Perdí la percepción del tiempo, todo se volvió discreto y difuso, como tratar de entender una película vista solo un cuadro a la vez. Me acuerdo que entramos a un par de colectivos, sin esperanza ninguna de llegar a ningún lugar u otro. Por la ventana vi rocas, montañas, weás pegadas a las montañas, y las rocas, y me acuerdo diciéndome “toy en Chile wn”.

Llegamos a la cuarta viña casi a medianoche. Hicimos el tur, pero todo en silencio, el guía mostrándonos las cepas, el suelo, los cerros por la luz de una vela. Nos condujeron a un subterráneo para la cata, otros tres vinos con notas de muerte, añejado quizás en roble chileno.
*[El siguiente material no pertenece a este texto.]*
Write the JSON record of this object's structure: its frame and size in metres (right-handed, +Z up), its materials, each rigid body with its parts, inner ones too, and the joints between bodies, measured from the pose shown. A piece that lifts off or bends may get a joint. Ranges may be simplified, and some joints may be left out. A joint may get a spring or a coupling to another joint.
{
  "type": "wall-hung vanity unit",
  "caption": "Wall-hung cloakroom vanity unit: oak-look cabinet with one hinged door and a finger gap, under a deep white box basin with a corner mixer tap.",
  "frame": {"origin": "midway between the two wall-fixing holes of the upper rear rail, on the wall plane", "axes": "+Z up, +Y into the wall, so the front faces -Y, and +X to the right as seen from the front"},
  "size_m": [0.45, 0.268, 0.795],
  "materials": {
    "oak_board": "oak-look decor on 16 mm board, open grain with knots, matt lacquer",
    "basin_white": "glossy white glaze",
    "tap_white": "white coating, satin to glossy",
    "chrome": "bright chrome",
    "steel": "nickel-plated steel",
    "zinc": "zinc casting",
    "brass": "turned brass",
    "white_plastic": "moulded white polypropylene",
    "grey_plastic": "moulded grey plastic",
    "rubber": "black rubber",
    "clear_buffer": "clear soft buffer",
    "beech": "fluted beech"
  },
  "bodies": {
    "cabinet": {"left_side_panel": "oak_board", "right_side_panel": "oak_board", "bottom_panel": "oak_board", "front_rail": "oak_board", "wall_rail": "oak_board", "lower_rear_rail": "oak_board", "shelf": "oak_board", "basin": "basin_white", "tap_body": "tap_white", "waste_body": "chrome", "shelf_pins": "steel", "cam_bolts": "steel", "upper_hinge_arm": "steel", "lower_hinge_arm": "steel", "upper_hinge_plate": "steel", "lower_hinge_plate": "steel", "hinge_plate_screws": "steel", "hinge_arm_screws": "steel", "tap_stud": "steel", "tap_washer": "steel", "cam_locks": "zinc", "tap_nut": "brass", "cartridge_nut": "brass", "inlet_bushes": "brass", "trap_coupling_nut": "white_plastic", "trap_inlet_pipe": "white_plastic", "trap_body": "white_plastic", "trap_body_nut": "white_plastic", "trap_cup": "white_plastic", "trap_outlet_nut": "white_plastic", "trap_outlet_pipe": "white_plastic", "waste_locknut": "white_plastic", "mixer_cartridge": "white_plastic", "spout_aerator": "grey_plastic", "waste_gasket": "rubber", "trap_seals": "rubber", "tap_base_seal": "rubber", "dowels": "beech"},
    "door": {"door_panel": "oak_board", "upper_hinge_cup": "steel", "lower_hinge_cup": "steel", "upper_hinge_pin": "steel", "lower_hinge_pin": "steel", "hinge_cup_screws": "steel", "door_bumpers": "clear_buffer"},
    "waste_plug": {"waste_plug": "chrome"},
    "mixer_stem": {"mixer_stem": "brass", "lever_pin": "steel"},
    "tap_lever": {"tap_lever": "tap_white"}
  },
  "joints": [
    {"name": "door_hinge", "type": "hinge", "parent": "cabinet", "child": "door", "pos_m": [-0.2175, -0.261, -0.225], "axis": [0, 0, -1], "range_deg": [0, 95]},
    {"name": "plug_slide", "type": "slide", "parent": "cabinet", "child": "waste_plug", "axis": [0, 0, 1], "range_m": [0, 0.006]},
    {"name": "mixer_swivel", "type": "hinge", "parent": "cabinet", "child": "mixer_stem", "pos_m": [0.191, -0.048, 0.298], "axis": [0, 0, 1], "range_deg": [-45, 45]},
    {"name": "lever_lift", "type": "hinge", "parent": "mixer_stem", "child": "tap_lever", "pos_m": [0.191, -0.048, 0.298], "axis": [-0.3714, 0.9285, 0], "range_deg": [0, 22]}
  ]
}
Eso terminado, salimos de la sala por una puerta inmensa de madera pesada.

Bajamos por una escalera de piedra, larguísima. A su pie había otra puerta gigantesca, la cual pasamos para entrar en una cueva, fría y oscura, y me di cuenta que no iba a haber otro bus ni colectivo, sino, si tuviera mucha suerte, un batimóvil. Busqué el transporte pero no lo encontré.

Llegaron unos tipos vestidos de manto negro encapuchado. Nos cortaron la ropa con una espada, y nos pusieron mantos iguales.

El encapuchao más alto y flaco habló.

“Ahora,” dijo, “es el momento en que se separa la carne de las uvas de las pepas.”

“Jijiji,” dijo mi compa desde el piso, “pepas.”

“Silencio,” dijo el flaco. “Ahora la primera prueba.”

Sus ayudantes terminaron de formarnos en una línea, y se pusieron en otra línea frente a nosotros.

“Cómo se marca la diferencia entre un vino argentino y un vino chileno?”

“El vino argentino también es chileno,” dijo alguien. Eso hubiera sabido sin todo esto.

“Ya. La segunda prueba,” anunció el flaco, tomando un piso adelante con todos sus compañeros. 

“Tu,” me dijo a mi. “Qué se echa al vino para que no se eche a perder?”

Abrí la boca para responder. 

“P… pr… pl… “

No alcancé formar la palabra, ni la correcta ni la mala. “Ples, ase. Persante. Pis.”

Me acuerdo vagamente que me echaron, y no más. Me desperté en la mañana, en mi propia cama, vestido todavía en el manto y con una tremenda caña. Lo malo es que en realidad no es negro, es un púrpura profundo – parece que lo tiñeron con vino. Le tenía esperanza, pero por el color y el olor, realmente no lo puedo poner para salir.